The multivariate tail-inflated normal distribution and its application in finance

Abstract

The research objective of this paper is to handle situations where the empirical distribution of multivariate real-valued data is elliptical and with heavy tails. Many statistical models already exist that accommodate these peculiarities. This paper enriches this branch of literature by introducing the multivariate tail-inflated normal (MTIN) distribution, an elliptical heavy tails generalization of the multivariate normal (MN). The MTIN belongs to the family of MN scale mixtures by choosing a convenient continuous uniform as mixing distribution. Moreover, it has a closed-form for the probability density function characterized by only one additional ‘inflation’ parameter, with respect to the nested MN, governing the tail-weight. The moment generating function, and the first four moments, are also derived; interestingly, the latter always exist and the excess kurtosis can assume any positive value. The method of moments and maximum likelihood (ML) are considered for estimation. As concerns the latter, a direct approach, as well as a variant of the EM algorithm (namely, the ECME algorithm), are illustrated. Furthermore, a way to approximate covariance matrix of the ML estimator is suggested and the existence of the ML estimates is evaluated. Since the inflation parameter is estimated from the data, robust estimates of the mean vector of the nested MN distribution are automatically obtained by down-weighting.
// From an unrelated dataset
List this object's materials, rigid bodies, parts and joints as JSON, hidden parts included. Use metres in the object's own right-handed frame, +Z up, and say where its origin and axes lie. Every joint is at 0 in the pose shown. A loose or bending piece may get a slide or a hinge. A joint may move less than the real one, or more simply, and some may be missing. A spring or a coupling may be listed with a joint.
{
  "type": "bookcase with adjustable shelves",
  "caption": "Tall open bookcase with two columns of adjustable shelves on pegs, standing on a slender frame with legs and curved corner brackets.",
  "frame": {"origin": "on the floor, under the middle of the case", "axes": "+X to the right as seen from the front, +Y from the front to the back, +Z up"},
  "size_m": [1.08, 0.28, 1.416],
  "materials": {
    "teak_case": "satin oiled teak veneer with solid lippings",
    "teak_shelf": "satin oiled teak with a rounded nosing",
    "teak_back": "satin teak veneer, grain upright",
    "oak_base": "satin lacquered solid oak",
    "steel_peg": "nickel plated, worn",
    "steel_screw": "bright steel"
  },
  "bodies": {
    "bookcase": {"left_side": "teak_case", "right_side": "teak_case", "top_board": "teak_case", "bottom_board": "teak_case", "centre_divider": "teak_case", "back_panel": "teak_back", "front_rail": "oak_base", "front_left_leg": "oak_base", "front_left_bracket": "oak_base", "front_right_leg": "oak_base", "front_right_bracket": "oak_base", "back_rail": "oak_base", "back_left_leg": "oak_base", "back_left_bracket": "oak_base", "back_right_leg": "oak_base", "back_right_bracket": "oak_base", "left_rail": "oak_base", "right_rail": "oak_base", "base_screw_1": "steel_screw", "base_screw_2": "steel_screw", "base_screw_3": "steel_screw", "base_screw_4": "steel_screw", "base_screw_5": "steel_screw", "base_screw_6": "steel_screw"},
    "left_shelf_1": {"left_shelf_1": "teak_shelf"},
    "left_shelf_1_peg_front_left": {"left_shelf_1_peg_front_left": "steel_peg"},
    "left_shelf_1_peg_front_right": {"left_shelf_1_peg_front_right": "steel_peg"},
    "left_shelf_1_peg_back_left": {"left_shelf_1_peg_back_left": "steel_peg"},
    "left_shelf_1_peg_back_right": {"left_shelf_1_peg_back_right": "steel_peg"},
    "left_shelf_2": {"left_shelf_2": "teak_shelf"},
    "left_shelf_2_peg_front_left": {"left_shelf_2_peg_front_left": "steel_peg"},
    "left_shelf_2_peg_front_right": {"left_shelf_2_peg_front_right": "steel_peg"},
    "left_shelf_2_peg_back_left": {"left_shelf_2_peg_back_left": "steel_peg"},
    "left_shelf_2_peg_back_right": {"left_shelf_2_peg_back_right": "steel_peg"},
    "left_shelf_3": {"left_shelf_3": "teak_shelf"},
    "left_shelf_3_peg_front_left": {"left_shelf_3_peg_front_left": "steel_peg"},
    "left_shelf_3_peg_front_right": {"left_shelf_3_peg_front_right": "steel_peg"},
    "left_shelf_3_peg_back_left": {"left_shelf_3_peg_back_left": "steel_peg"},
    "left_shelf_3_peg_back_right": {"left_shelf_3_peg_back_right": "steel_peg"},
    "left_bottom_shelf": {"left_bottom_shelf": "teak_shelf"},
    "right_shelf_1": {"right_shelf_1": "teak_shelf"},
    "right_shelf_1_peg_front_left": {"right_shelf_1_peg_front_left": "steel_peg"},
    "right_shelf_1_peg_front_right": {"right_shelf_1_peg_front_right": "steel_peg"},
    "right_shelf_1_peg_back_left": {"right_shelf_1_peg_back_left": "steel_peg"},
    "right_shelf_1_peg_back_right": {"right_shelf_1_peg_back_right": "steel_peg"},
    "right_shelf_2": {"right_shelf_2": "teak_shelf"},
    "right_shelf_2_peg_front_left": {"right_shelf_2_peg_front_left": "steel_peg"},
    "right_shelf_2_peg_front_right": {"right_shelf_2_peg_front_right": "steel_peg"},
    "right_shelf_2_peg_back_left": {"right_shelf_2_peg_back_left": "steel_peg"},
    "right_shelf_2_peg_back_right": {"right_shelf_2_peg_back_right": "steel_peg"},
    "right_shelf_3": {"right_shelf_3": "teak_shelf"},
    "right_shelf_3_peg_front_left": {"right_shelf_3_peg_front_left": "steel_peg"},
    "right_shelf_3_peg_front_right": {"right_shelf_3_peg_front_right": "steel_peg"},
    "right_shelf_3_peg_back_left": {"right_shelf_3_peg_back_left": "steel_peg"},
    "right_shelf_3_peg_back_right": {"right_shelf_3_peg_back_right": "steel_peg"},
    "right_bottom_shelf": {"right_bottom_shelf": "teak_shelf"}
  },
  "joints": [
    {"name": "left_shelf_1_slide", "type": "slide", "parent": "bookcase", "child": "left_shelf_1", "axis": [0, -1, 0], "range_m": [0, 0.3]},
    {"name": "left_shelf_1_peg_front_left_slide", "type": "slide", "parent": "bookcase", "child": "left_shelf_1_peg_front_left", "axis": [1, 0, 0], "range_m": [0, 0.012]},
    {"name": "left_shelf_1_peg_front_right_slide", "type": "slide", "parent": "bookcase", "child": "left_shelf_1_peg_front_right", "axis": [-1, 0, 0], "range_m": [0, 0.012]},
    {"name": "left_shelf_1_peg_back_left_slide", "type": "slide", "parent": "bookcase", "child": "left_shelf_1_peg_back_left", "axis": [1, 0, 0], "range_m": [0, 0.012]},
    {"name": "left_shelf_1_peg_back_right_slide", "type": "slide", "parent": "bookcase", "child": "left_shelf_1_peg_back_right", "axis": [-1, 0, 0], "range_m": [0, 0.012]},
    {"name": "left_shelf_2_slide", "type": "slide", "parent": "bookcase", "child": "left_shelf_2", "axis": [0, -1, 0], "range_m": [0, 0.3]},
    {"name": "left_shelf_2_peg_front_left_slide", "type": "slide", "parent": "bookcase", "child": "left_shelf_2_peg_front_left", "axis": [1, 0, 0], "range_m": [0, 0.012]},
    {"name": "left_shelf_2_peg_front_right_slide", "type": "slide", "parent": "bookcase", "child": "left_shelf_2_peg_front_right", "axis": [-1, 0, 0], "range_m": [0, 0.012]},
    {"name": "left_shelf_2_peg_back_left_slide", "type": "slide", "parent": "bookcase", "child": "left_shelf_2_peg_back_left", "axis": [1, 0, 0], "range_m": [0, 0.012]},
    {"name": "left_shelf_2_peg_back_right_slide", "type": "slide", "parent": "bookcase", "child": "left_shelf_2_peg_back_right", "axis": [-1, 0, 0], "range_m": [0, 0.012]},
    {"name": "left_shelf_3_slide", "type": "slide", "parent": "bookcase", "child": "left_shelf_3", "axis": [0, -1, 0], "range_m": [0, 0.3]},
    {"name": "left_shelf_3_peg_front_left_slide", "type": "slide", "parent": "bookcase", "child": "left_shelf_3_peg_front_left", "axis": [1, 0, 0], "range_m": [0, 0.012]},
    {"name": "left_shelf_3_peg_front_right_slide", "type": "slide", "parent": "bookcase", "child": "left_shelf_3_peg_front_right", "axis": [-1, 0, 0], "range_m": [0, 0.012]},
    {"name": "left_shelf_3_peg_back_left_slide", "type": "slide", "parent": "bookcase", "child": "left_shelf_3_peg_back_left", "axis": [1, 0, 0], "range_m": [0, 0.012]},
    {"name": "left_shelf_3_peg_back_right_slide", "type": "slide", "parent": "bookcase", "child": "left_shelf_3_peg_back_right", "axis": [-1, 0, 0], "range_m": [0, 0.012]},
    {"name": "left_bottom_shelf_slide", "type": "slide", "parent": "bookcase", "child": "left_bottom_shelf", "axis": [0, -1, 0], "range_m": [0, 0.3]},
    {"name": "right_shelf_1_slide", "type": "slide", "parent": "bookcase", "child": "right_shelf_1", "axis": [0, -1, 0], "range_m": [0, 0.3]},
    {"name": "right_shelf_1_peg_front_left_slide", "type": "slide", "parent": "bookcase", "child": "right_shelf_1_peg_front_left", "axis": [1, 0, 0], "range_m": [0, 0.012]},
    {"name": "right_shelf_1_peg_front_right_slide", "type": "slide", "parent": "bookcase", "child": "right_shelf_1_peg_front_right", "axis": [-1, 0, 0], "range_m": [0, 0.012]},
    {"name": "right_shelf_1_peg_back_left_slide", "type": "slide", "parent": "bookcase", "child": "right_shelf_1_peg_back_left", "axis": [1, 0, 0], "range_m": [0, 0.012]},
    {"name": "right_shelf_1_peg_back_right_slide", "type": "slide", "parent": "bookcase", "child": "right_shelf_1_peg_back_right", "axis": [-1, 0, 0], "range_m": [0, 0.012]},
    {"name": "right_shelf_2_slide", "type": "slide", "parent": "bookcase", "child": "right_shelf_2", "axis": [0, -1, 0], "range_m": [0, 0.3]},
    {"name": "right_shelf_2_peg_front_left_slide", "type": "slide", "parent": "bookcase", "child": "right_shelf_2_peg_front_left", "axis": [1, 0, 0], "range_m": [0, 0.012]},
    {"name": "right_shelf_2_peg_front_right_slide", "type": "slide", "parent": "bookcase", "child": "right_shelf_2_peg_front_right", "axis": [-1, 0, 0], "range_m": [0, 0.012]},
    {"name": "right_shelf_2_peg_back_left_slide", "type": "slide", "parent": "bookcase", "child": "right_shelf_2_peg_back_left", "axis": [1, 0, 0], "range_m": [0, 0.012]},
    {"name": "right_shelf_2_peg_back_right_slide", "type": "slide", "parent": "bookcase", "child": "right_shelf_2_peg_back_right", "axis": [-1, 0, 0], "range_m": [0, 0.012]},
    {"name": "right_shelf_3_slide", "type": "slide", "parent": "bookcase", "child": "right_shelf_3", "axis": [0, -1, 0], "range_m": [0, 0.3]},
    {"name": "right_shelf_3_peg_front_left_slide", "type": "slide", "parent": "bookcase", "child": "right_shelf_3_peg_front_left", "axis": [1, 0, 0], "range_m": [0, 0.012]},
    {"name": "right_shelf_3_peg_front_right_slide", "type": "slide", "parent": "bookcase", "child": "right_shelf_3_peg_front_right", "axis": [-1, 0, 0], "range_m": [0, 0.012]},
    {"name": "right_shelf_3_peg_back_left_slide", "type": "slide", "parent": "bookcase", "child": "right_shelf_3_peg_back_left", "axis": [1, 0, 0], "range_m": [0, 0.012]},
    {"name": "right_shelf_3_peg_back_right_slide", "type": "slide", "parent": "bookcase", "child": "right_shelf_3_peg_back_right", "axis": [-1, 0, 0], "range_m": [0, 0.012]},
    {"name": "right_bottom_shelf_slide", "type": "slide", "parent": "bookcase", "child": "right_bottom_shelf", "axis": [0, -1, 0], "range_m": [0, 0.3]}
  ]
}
Simulations are performed to compare the estimation methods/algorithms, to investigate the ability of AIC and BIC to select among a set of candidate elliptical models, and to evaluate the robustness of these candidate methods when data are skewed. The findings are the following: ML is better than MM, direct ML is suggested for low dimensions, while the ECME algorithm is to be preferred when the number of variables is higher, AIC and BIC work comparably in selecting the true underlying model, and the MTIN outperforms the competing models in terms of robustness toward skew data. For illustrative purposes, the MTIN distribution is finally fitted to multivariate financial data and compared with other well-established multivariate elliptical distributions. The analysis shows how the proposed model represents a valid alternative to the considered competitors in terms of AIC and BIC, but also in reproducing the higher empirical kurtosis which is common in the financial context.